English footballer and baseball player

Harry Stanley Griffiths (17 November 1912 – 11 June 1981) was an English footballer and baseball international. He played as a centre-half for Everton between 1930 and 1935. Still, after failing to get a game, he moved on to Port Vale between 1935 and 1947, playing 190 games in all wartime and peacetime competitions. Outside the game, he was a Police officer and later became a parkkeeper.

==Career==
Griffiths began his career at Everton in 1930, as the "Toffees" won promotion to the First Division as Second Division champions in 1930–31. They then topped the Football League in 1931–32, finishing two points ahead of Arsenal. Dropping to eleventh in 1932–33, Everton won the FA Cup, though Griffiths played no part in the final. They dropped to 14th in 1933–34, rising to eight in 1934–35. However, Griffiths played little part in these successes and never played a competitive match for the club during his time at Goodison Park; he did, however, represent England at baseball.

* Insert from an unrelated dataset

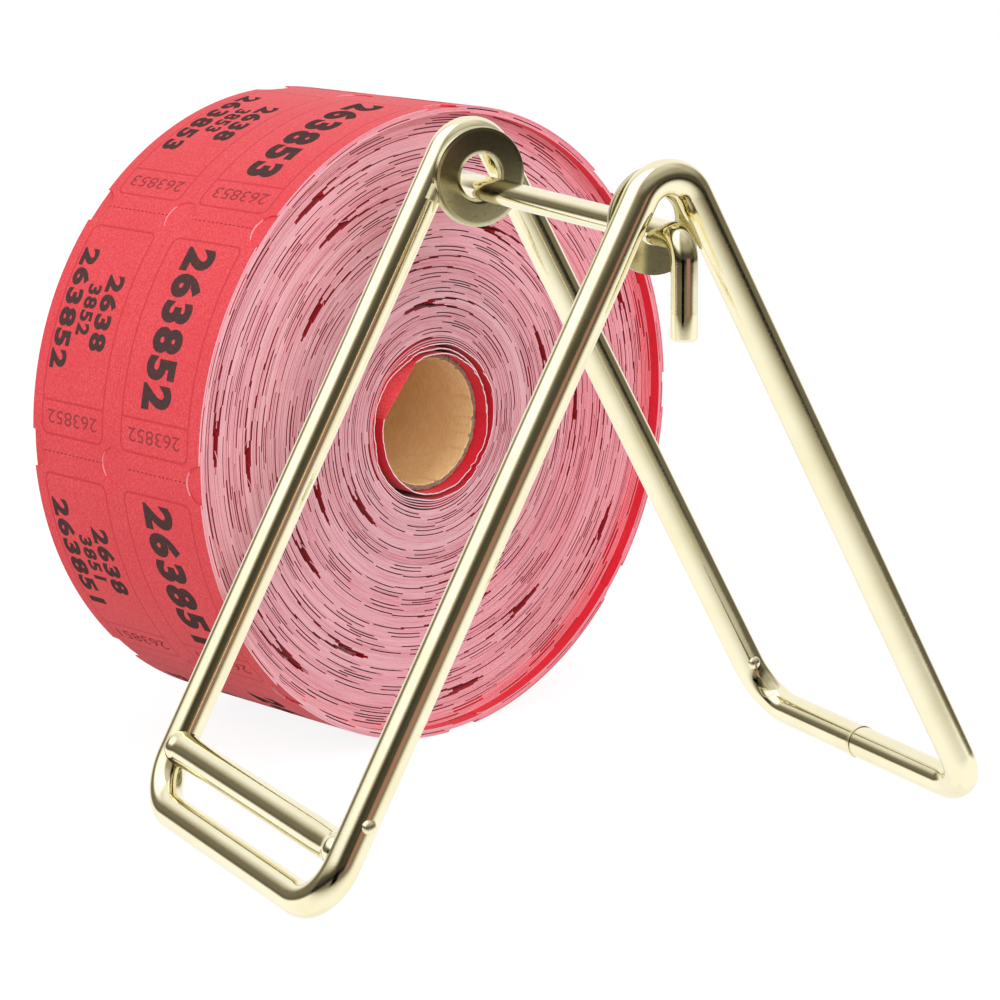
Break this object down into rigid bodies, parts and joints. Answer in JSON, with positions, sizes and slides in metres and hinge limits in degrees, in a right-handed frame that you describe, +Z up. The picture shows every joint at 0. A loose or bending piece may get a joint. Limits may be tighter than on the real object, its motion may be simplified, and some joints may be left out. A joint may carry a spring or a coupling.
{
  "type": "ticket roll stand",
  "caption": "Bent wire counter stand with a tear bar and a pull-out hooked axle rod, with a wound roll of paper tickets on a cardboard core standing behind it.",
  "frame": {"origin": "centre of the whole object's footprint on the counter, at the level of the counter", "axes": "+Z up; +X from the tear bar at the front to the rear base bar; +Y along the axle rod, from its hook towards the ticket roll"},
  "size_m": [0.1425, 0.1698, 0.1275],
  "materials": {
    "plated_wire": "polished",
    "plated_washer": "polished",
    "plated_weld": "satin",
    "core_board": "matte",
    "ticket_edges": "matte",
    "ticket_face": "matte"
  },
  "bodies": {
    "stand": {"frame_wire": "plated_wire", "butt_weld": "plated_weld", "tear_bar": "plated_wire", "tear_bar_welds": "plated_weld", "near_washer": "plated_washer", "far_washer": "plated_washer", "washer_welds": "plated_weld", "plating_marks": "plated_weld"},
    "axle": {"axle_rod": "plated_wire"},
    "ticket_roll": {"roll_core": "core_board", "inner_turns": "ticket_face", "ticket_pack": "ticket_edges", "outer_turns": "ticket_edges", "ticket_strip": "ticket_face"}
  },
  "joints": [
    {"name": "axle_slide", "type": "slide", "parent": "stand", "child": "axle", "axis": [0, -1, 0], "range_m": [0, 0.08]},
    {"name": "roll_lift", "type": "slide", "parent": "stand", "child": "ticket_roll", "axis": [0, 0, 1], "range_m": [0, 0.15]}
  ]
}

He joined Port Vale in May 1935. He played thirty games for the "Valiants" in 1935–36, as the club were relegated out of the Second Division after picking up just two points in their final five games. New manager Warney Cresswell, a former teammate at Everton, picked him just eight times in 1936–37, as the club finished mid-table in the Third Division North. Griffiths played 28 games in 1937–38, scoring on the final day of the season in a 1–1 draw with New Brighton; at the end of the season the club were transferred to the Third Division South. He was a key member of new manager Tom Morgan's defence in 1938–39, playing 37 games, and scoring in wins over Swindon Town and Bristol City at the Old Recreation Ground.

Griffiths joined the police at the outbreak of World War II, guesting on occasion for both Vale and Derby County during the war years. He suffered a severe scalp wound after colliding with iron railings during a 3–1 home defeat by Crewe Alexandra on Christmas day 1944; he received five stitches and returned to action the next week wearing a black beret.

He was one of six pre-war players who returned to the club in 1946, the others being George Heppell, Arthur Jepson, Alf Bellis, Wilf Smith, and Don Triner. However, he lost his place in the team after manager Billy Frith was replaced by Gordon Hodgson in October 1946, and was released at the end of the 1946–47 season, having made just eight appearances. He played a total of 190 games (103 in the Football League) for Port Vale, scoring 9 goals (3 in the Football League).

==Personal life==
After leaving football, he joined Meir Heath Cricket Club as a wicketkeeper. He later became a park keeper at Queens Park in Longton.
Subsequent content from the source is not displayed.